SUPPLIED DATA:
# # # # # # #
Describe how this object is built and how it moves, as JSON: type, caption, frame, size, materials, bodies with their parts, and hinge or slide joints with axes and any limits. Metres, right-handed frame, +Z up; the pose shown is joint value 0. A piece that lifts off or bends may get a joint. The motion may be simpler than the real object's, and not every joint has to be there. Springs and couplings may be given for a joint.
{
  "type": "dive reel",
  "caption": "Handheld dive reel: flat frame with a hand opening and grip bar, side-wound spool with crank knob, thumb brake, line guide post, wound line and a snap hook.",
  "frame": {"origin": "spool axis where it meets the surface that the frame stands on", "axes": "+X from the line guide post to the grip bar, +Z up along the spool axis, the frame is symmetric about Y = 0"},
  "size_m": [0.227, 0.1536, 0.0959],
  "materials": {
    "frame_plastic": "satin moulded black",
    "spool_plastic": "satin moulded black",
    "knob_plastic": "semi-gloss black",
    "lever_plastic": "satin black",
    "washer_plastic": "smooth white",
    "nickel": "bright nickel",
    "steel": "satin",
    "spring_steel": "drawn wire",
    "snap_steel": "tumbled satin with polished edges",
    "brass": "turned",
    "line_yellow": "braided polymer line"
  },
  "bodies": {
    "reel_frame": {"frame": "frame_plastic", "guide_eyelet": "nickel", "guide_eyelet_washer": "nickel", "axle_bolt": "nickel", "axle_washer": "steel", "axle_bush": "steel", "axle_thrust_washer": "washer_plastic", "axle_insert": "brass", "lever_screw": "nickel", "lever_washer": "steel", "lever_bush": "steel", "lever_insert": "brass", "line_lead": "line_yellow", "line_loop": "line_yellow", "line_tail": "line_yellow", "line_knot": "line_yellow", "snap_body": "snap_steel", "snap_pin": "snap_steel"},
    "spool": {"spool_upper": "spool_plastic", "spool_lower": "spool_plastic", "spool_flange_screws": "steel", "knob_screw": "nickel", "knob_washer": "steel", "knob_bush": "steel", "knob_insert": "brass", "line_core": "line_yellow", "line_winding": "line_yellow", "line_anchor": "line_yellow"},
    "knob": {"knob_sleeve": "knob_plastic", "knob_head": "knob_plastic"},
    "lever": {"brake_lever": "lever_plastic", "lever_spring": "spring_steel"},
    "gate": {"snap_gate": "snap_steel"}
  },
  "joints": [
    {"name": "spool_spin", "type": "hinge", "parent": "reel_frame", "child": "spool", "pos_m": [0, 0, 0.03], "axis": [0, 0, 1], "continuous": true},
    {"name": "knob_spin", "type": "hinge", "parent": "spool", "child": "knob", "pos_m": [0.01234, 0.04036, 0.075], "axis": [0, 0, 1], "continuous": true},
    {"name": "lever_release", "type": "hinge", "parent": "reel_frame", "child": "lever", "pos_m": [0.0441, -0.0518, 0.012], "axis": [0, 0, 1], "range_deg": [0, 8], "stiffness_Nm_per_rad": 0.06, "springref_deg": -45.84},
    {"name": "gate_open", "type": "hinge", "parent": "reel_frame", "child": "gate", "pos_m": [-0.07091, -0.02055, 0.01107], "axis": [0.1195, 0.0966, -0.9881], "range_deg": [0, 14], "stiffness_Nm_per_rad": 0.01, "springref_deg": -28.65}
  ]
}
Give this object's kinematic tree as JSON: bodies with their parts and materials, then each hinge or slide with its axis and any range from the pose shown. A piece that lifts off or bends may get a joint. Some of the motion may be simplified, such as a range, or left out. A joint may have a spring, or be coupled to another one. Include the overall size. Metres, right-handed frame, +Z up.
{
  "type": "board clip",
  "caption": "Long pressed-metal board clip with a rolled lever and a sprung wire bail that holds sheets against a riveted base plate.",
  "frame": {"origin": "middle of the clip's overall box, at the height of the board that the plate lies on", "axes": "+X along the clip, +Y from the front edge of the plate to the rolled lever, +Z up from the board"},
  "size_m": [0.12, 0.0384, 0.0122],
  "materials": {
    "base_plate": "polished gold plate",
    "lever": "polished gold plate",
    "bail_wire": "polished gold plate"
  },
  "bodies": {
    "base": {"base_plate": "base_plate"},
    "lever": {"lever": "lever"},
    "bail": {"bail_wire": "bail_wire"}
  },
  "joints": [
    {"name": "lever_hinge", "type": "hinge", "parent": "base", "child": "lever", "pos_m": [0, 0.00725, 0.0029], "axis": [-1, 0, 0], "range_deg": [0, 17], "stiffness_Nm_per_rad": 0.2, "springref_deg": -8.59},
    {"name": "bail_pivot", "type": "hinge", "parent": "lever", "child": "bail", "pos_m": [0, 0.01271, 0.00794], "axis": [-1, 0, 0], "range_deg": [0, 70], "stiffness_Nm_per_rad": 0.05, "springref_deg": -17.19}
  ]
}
# # # # # # #
EXERCISE: Reproduce the material above exactly; please quote every line of it.

EXERCISE OUTPUT:
Describe how this object is built and how it moves, as JSON: type, caption, frame, size, materials, bodies with their parts, and hinge or slide joints with axes and any limits. Metres, right-handed frame, +Z up; the pose shown is joint value 0. A piece that lifts off or bends may get a joint. The motion may be simpler than the real object's, and not every joint has to be there. Springs and couplings may be given for a joint.
{
  "type": "dive reel",
  "caption": "Handheld dive reel: flat frame with a hand opening and grip bar, side-wound spool with crank knob, thumb brake, line guide post, wound line and a snap hook.",
  "frame": {"origin": "spool axis where it meets the surface that the frame stands on", "axes": "+X from the line guide post to the grip bar, +Z up along the spool axis, the frame is symmetric about Y = 0"},
  "size_m": [0.227, 0.1536, 0.0959],
  "materials": {
    "frame_plastic": "satin moulded black",
    "spool_plastic": "satin moulded black",
    "knob_plastic": "semi-gloss black",
    "lever_plastic": "satin black",
    "washer_plastic": "smooth white",
    "nickel": "bright nickel",
    "steel": "satin",
    "spring_steel": "drawn wire",
    "snap_steel": "tumbled satin with polished edges",
    "brass": "turned",
    "line_yellow": "braided polymer line"
  },
  "bodies": {
    "reel_frame": {"frame": "frame_plastic", "guide_eyelet": "nickel", "guide_eyelet_washer": "nickel", "axle_bolt": "nickel", "axle_washer": "steel", "axle_bush": "steel", "axle_thrust_washer": "washer_plastic", "axle_insert": "brass", "lever_screw": "nickel", "lever_washer": "steel", "lever_bush": "steel", "lever_insert": "brass", "line_lead": "line_yellow", "line_loop": "line_yellow", "line_tail": "line_yellow", "line_knot": "line_yellow", "snap_body": "snap_steel", "snap_pin": "snap_steel"},
    "spool": {"spool_upper": "spool_plastic", "spool_lower": "spool_plastic", "spool_flange_screws": "steel", "knob_screw": "nickel", "knob_washer": "steel", "knob_bush": "steel", "knob_insert": "brass", "line_core": "line_yellow", "line_winding": "line_yellow", "line_anchor": "line_yellow"},
    "knob": {"knob_sleeve": "knob_plastic", "knob_head": "knob_plastic"},
    "lever": {"brake_lever": "lever_plastic", "lever_spring": "spring_steel"},
    "gate": {"snap_gate": "snap_steel"}
  },
  "joints": [
    {"name": "spool_spin", "type": "hinge", "parent": "reel_frame", "child": "spool", "pos_m": [0, 0, 0.03], "axis": [0, 0, 1], "continuous": true},
    {"name": "knob_spin", "type": "hinge", "parent": "spool", "child": "knob", "pos_m": [0.01234, 0.04036, 0.075], "axis": [0, 0, 1], "continuous": true},
    {"name": "lever_release", "type": "hinge", "parent": "reel_frame", "child": "lever", "pos_m": [0.0441, -0.0518, 0.012], "axis": [0, 0, 1], "range_deg": [0, 8], "stiffness_Nm_per_rad": 0.06, "springref_deg": -45.84},
    {"name": "gate_open", "type": "hinge", "parent": "reel_frame", "child": "gate", "pos_m": [-0.07091, -0.02055, 0.01107], "axis": [0.1195, 0.0966, -0.9881], "range_deg": [0, 14], "stiffness_Nm_per_rad": 0.01, "springref_deg": -28.65}
  ]
}
Give this object's kinematic tree as JSON: bodies with their parts and materials, then each hinge or slide with its axis and any range from the pose shown. A piece that lifts off or bends may get a joint. Some of the motion may be simplified, such as a range, or left out. A joint may have a spring, or be coupled to another one. Include the overall size. Metres, right-handed frame, +Z up.
{
  "type": "board clip",
  "caption": "Long pressed-metal board clip with a rolled lever and a sprung wire bail that holds sheets against a riveted base plate.",
  "frame": {"origin": "middle of the clip's overall box, at the height of the board that the plate lies on", "axes": "+X along the clip, +Y from the front edge of the plate to the rolled lever, +Z up from the board"},
  "size_m": [0.12, 0.0384, 0.0122],
  "materials": {
    "base_plate": "polished gold plate",
    "lever": "polished gold plate",
    "bail_wire": "polished gold plate"
  },
  "bodies": {
    "base": {"base_plate": "base_plate"},
    "lever": {"lever": "lever"},
    "bail": {"bail_wire": "bail_wire"}
  },
  "joints": [
    {"name": "lever_hinge", "type": "hinge", "parent": "base", "child": "lever", "pos_m": [0, 0.00725, 0.0029], "axis": [-1, 0, 0], "range_deg": [0, 17], "stiffness_Nm_per_rad": 0.2, "springref_deg": -8.59},
    {"name": "bail_pivot", "type": "hinge", "parent": "lever", "child": "bail", "pos_m": [0, 0.01271, 0.00794], "axis": [-1, 0, 0], "range_deg": [0, 70], "stiffness_Nm_per_rad": 0.05, "springref_deg": -17.19}
  ]
}